We, therefore, affirm the circuit court’s judgment convicting Sapien of two counts of statutory sodomy in the first degree.

JAMES EDWARD WELSH, Judge writes for the majority.

THOMAS H. NEWTON, Presiding Judge, concurs.

ALOK AHUJA, Judge, writes the dissent.

. In making his record on this subject, the prosecutor specifically mentioned the tone of defense counsel's cross-examination.
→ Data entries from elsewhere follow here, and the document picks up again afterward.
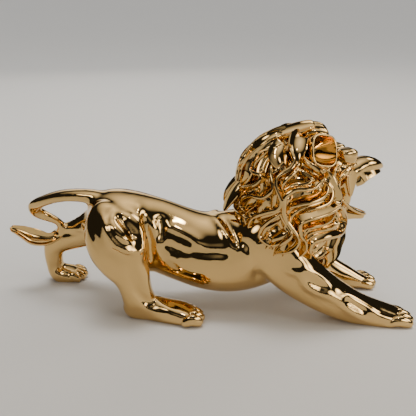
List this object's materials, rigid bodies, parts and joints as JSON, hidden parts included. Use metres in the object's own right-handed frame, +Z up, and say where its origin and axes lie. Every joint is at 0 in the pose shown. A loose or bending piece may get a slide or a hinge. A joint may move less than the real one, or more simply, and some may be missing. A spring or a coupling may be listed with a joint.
{
  "type": "lion statue",
  "caption": "Roaring lion in a low stretch, chest down and hindquarters raised, with a wavy mane and a looped tail, standing on four flat soles.",
  "frame": {"origin": "on the ground, at the middle of the lion's bounding box", "axes": "+X the way the lion faces, -Y its near side in the picture, +Z up"},
  "size_m": [0.4016, 0.1256, 0.1898],
  "materials": {
    "gold_plate": "mirror-polished gold plating"
  },
  "bodies": {
    "root": {"lion": "gold_plate"}
  },
  "joints": []
}
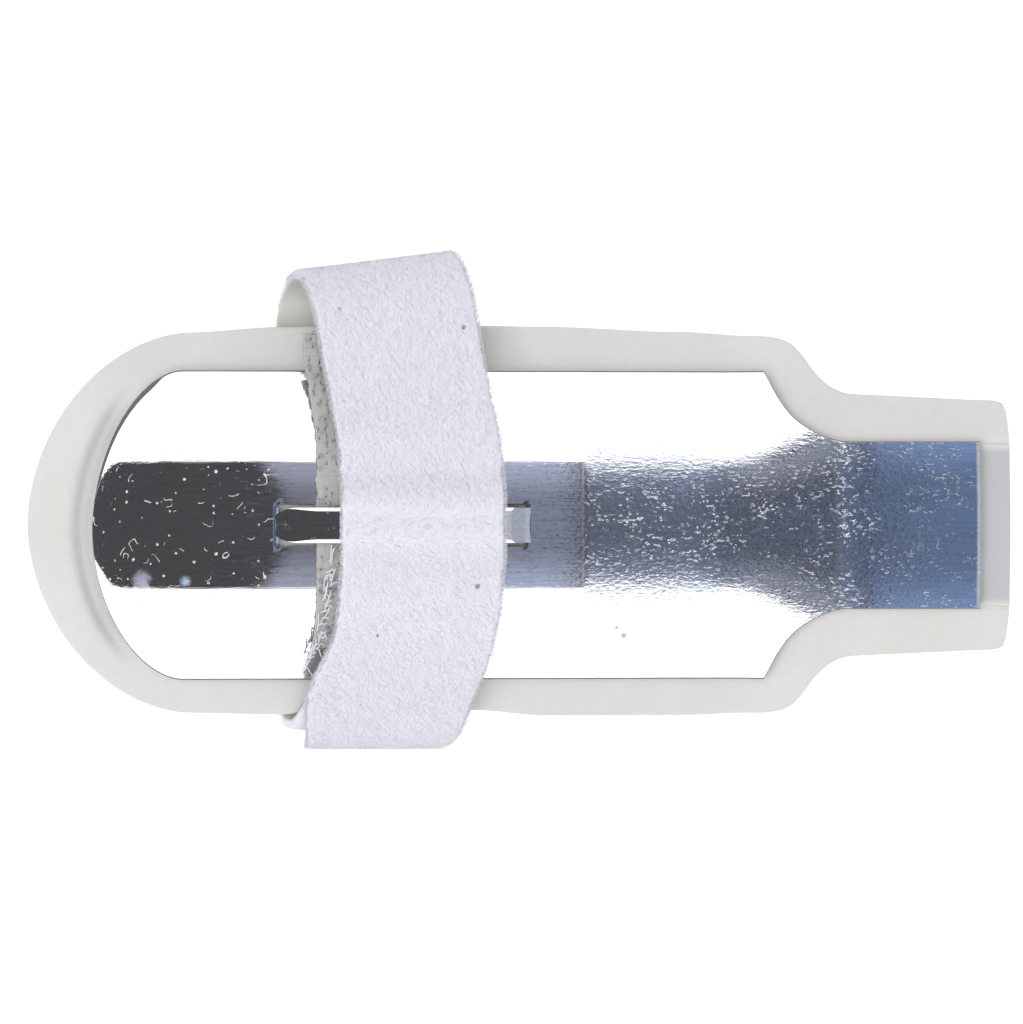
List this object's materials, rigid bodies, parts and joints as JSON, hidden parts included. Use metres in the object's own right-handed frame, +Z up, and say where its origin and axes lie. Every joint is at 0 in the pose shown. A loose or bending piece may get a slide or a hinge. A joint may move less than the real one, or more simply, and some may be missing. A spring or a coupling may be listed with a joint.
{
  "type": "finger splint",
  "caption": "Padded aluminium finger splint, a cupped trough with a foam liner and a pile strap that loops round the finger.",
  "frame": {"origin": "under the middle of the whole splint, strap included, on the surface that it rests on", "axes": "+X along the finger from the closed tip towards the narrow tail, +Y across the finger towards the side where the strap stands out in a loose bend, +Z up out of the metal side"},
  "size_m": [0.0826, 0.0426, 0.0186],
  "materials": {
    "polished_aluminium": "polished, lightly brushed along its length",
    "foam": "matt closed-cell foam",
    "pile_tape": "short brushed pile",
    "hook_tape": "woven tape with fine plastic hooks"
  },
  "bodies": {
    "root": {"shell": "polished_aluminium", "foam_liner": "foam", "strap": "pile_tape", "hook_tape": "hook_tape"}
  },
  "joints": []
}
While our record cannot replicate the tone of the cross-examination, we acknowledge that the circuit court had the benefit of experiencing it first hand, and it may well have played a part in the court’s ruling.

. Sapien makes no argument that the juvenile records were otherwise irrelevant or inadmissible in the sentencing phase of his trial.

. Section 211.271.3 provides that "all admissions, confessions, and statements by the child to the juvenile officer and juvenile court personnel and all evidence given in cases un*78der this chapter, as well as all reports and records of the juvenile court, are not lawful or proper evidence against the child and shall not be used for any purpose whatsoever in any proceeding, civil or criminal, other than proceedings under this chapter."

. Section 211.321..2(2) provides: "After a child has been adjudicated delinquent pursuant to subdivision (3) of subsection 1 of section 211.031, for an offense which would be a felony if committed by an adult, the records of the dispositional hearing and proceedings related thereto shall be open to the public to the same extent that records of criminal proceedings are open to the public.”

. We also note that M.T. had already testified to the underlying -offense and adjudication described in the petition and order. Sapien does not challenge the admission of M.T.'s sentencing-phase testimony in this appeal. Given M.T.'s testimony, admission of the petition and order was merely cumulative. See, e.g., State v. Bell, 274 S.W.3d 592, 596 (Mo.App.2009).

. There is no dispute that the more severe charges of statutory sodomy were fully justified by the evidence and that the State had probable cause for asserting them.